Wednesday, January 13, 2010

dumbfounded

Today is a disastrous day in so many ways. The devastation in Haiti is, for the moment, over-shadowing all the other natural disasters of late. Soon it fall off the airwaves prematurely, just like so many other events. It will be pushed aside for something closer to home, some star will die or commit adultery.

This event has collided (in my world) with the death of a close friend. This loss serves to remind me that so many others are suffering so much more than me. One cannot fathom the impact of this loss of life, just like one cannot fathom the loss of one life, not from another's perspective.

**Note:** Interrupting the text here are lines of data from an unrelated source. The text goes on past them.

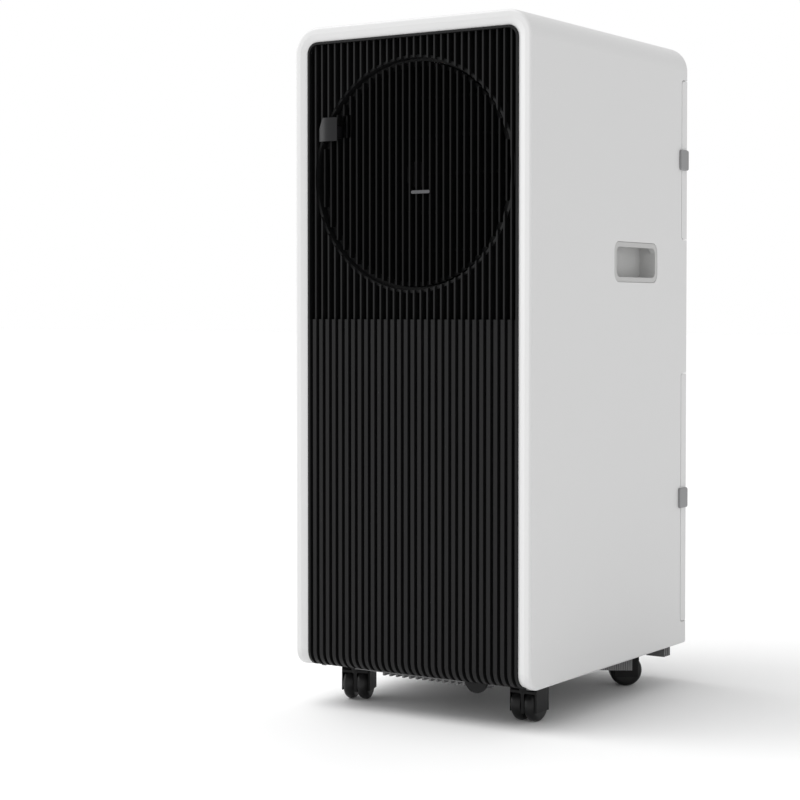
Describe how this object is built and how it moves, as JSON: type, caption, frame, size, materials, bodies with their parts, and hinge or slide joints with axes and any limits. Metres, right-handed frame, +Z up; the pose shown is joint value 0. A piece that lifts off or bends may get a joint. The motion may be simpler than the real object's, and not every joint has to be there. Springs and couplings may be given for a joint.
{
  "type": "portable air conditioner",
  "caption": "Portable air conditioner: white tower casing, black ribbed front with a round turning outlet, finger recesses, wrap-round filter covers, rear exhaust collar, twin-wheel casters.",
  "frame": {"origin": "on the floor under the middle of the casing", "axes": "+Z up, front facing -Y, width along X"},
  "size_m": [0.2852, 0.35, 0.7],
  "materials": {
    "casing": "satin white coating",
    "rear_white": "matte white moulding",
    "panel_white": "satin white moulding",
    "front_black": "fine-grained black",
    "gloss_black": "gloss black",
    "trim_silver": "dark bright trim",
    "dark_plastic": "matte",
    "motor_steel": "painted",
    "shaft_steel": "ground",
    "coil_aluminium": "mill",
    "copper": "drawn",
    "foam_grey": "foamed",
    "grey_plastic": "matte",
    "screw_steel": "plated",
    "rubber_grey": "matte",
    "rubber_black": "matte",
    "screen_grey": "mesh",
    "tab_grey": "satin",
    "compressor_black": "gloss paint",
    "box_steel": "matte",
    "capacitor_aluminium": "drawn",
    "display_black": "gloss",
    "board_green": "satin",
    "button_grey": "satin",
    "base_black": "matte",
    "caster_plastic": "satin",
    "wheel_black": "satin"
  },
  "bodies": {
    "body": {"base_pan": "base_black", "blower_motor": "motor_steel", "blower_scroll": "dark_plastic", "capacitor": "capacitor_aluminium", "casing_screws": "screw_steel", "caster_stems": "shaft_steel", "compressor": "compressor_black", "compressor_feet": "rubber_black", "condenser_fins": "coil_aluminium", "condenser_tubes": "copper", "control_board": "board_green", "control_panel": "panel_white", "cord_gland": "grey_plastic", "display_lens": "display_black", "electrics_box": "box_steel", "evaporator_fins": "coil_aluminium", "evaporator_tubes": "copper", "exhaust_collar": "grey_plastic", "exhaust_duct": "foam_grey", "fan_motor": "motor_steel", "fan_shroud": "dark_plastic", "front_panel": "front_black", "handle_left": "casing", "handle_right": "casing", "mid_deck": "foam_grey", "outer_shell": "casing", "rear_panel": "rear_white", "refrigerant_pipes": "copper"},
    "outlet": {"outlet_disc": "front_black", "outlet_tab": "gloss_black", "trim_bar": "trim_silver"},
    "fan": {"fan_rotor": "dark_plastic", "fan_shaft": "shaft_steel"},
    "blower": {"blower_wheel": "dark_plastic", "blower_shaft": "shaft_steel"},
    "upper_cover": {"upper_cover": "casing", "upper_filter": "screen_grey", "upper_tabs": "tab_grey"},
    "lower_cover": {"lower_cover": "casing", "lower_filter": "screen_grey", "lower_tabs": "tab_grey"},
    "plug": {"drain_plug": "rubber_grey"},
    "swivel_front_left": {"caster_hood_front_left": "caster_plastic", "caster_axle_front_left": "shaft_steel"},
    "wheels_front_left": {"caster_wheels_front_left": "wheel_black"},
    "swivel_front_right": {"caster_hood_front_right": "caster_plastic", "caster_axle_front_right": "shaft_steel"},
    "wheels_front_right": {"caster_wheels_front_right": "wheel_black"},
    "swivel_rear_left": {"caster_hood_rear_left": "caster_plastic", "caster_axle_rear_left": "shaft_steel"},
    "wheels_rear_left": {"caster_wheels_rear_left": "wheel_black"},
    "swivel_rear_right": {"caster_hood_rear_right": "caster_plastic", "caster_axle_rear_right": "shaft_steel"},
    "wheels_rear_right": {"caster_wheels_rear_right": "wheel_black"},
    "button_power": {"button_power": "button_grey"},
    "button_mode": {"button_mode": "button_grey"},
    "button_fan": {"button_fan": "button_grey"},
    "button_cooler": {"button_cooler": "button_grey"},
    "button_warmer": {"button_warmer": "button_grey"}
  },
  "joints": [
    {"name": "outlet_turn", "type": "hinge", "parent": "body", "child": "outlet", "pos_m": [0, -0.1565, 0.546], "axis": [0, 1, 0], "continuous": true},
    {"name": "fan_spin", "type": "hinge", "parent": "body", "child": "fan", "pos_m": [0, -0.1, 0.546], "axis": [0, 1, 0], "continuous": true},
    {"name": "blower_spin", "type": "hinge", "parent": "body", "child": "blower", "pos_m": [0.04, 0.04, 0.225], "axis": [0, 1, 0], "continuous": true},
    {"name": "upper_cover_pull", "type": "slide", "parent": "body", "child": "upper_cover", "axis": [0, 1, 0], "range_m": [0, 0.06]},
    {"name": "lower_cover_pull", "type": "slide", "parent": "body", "child": "lower_cover", "axis": [0, 1, 0], "range_m": [0, 0.06]},
    {"name": "drain_plug_pull", "type": "slide", "parent": "body", "child": "plug", "axis": [0, 1, 0], "range_m": [0, 0.015]},
    {"name": "power_press", "type": "slide", "parent": "body", "child": "button_power", "axis": [0, 0, -1], "range_m": [0, 0.001], "stiffness_N_per_m": 300},
    {"name": "mode_press", "type": "slide", "parent": "body", "child": "button_mode", "axis": [0, 0, -1], "range_m": [0, 0.001], "stiffness_N_per_m": 300},
    {"name": "fan_press", "type": "slide", "parent": "body", "child": "button_fan", "axis": [0, 0, -1], "range_m": [0, 0.001], "stiffness_N_per_m": 300},
    {"name": "cooler_press", "type": "slide", "parent": "body", "child": "button_cooler", "axis": [0, 0, -1], "range_m": [0, 0.001], "stiffness_N_per_m": 300},
    {"name": "warmer_press", "type": "slide", "parent": "body", "child": "button_warmer", "axis": [0, 0, -1], "range_m": [0, 0.001], "stiffness_N_per_m": 300},
    {"name": "front_left_swivel", "type": "hinge", "parent": "body", "child": "swivel_front_left", "pos_m": [-0.102, -0.118, 0.042], "axis": [0, 0, 1], "continuous": true},
    {"name": "front_left_roll", "type": "hinge", "parent": "swivel_front_left", "child": "wheels_front_left", "pos_m": [-0.10434, -0.11035, 0.0175], "axis": [0.9563, 0.2924, 0], "continuous": true},
    {"name": "front_right_swivel", "type": "hinge", "parent": "body", "child": "swivel_front_right", "pos_m": [0.102, -0.118, 0.042], "axis": [0, 0, 1], "continuous": true},
    {"name": "front_right_roll", "type": "hinge", "parent": "swivel_front_right", "child": "wheels_front_right", "pos_m": [0.102, -0.11, 0.0175], "axis": [1, 0, 0], "continuous": true},
    {"name": "rear_left_swivel", "type": "hinge", "parent": "body", "child": "swivel_rear_left", "pos_m": [-0.102, 0.118, 0.042], "axis": [0, 0, 1], "continuous": true},
    {"name": "rear_left_roll", "type": "hinge", "parent": "swivel_rear_left", "child": "wheels_rear_left", "pos_m": [-0.10794, 0.12335, 0.0175], "axis": [0.6691, 0.7431, 0], "continuous": true},
    {"name": "rear_right_swivel", "type": "hinge", "parent": "body", "child": "swivel_rear_right", "pos_m": [0.102, 0.118, 0.042], "axis": [0, 0, 1], "continuous": true},
    {"name": "rear_right_roll", "type": "hinge", "parent": "swivel_rear_right", "child": "wheels_rear_right", "pos_m": [0.09529, 0.11364, 0.0175], "axis": [-0.5446, 0.8387, 0], "continuous": true}
  ]
}
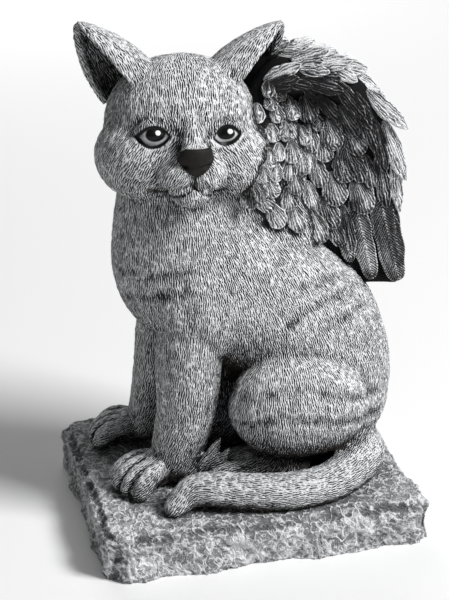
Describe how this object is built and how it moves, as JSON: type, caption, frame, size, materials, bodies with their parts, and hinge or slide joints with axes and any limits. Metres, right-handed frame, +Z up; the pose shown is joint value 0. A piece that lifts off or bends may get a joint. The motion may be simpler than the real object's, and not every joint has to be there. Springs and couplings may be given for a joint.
{
  "type": "pet memorial statue",
  "caption": "Seated winged cat on a rough square plinth, cast in one piece, with its head turned to its left and its tail round its side.",
  "frame": {"origin": "centre of the plinth's flat underside", "axes": "+Z up, -Y the way the cat's chest faces, +X the cat's left, where its head is turned"},
  "size_m": [0.1785, 0.2121, 0.3209],
  "materials": {
    "cast_stone": "matte, dark wash with a pale dry-brushed surface"
  },
  "bodies": {
    "root": {"winged_cat_statue": "cast_stone"}
  },
  "joints": []
}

When so many suffer and it is so far removed from society that we barely pause, barely recognize the number of lives, of souls that have just collapsed it pains me; it hurts me, sort of paralyzes my mind. To have this sort of loss of life coupled with the death of one of the kindest, most genuine men I've ever know, well it just overwhelms me, knocks me to the floor. How many others are mourning the loss of the kindest man that they ever knew in Haiti or in the rest of the world?

Yet at the same moment, how many are rejoicing to hear the cry of new life coming into this world? The amount of suffering and joy happening at any given moment is simply unfathomable. It leaves me wondering why I deserve to feel the many things that I feel, to experience this glorious and painful life. It leaves me baffled. It leaves me thankful to experience the varied moments of life.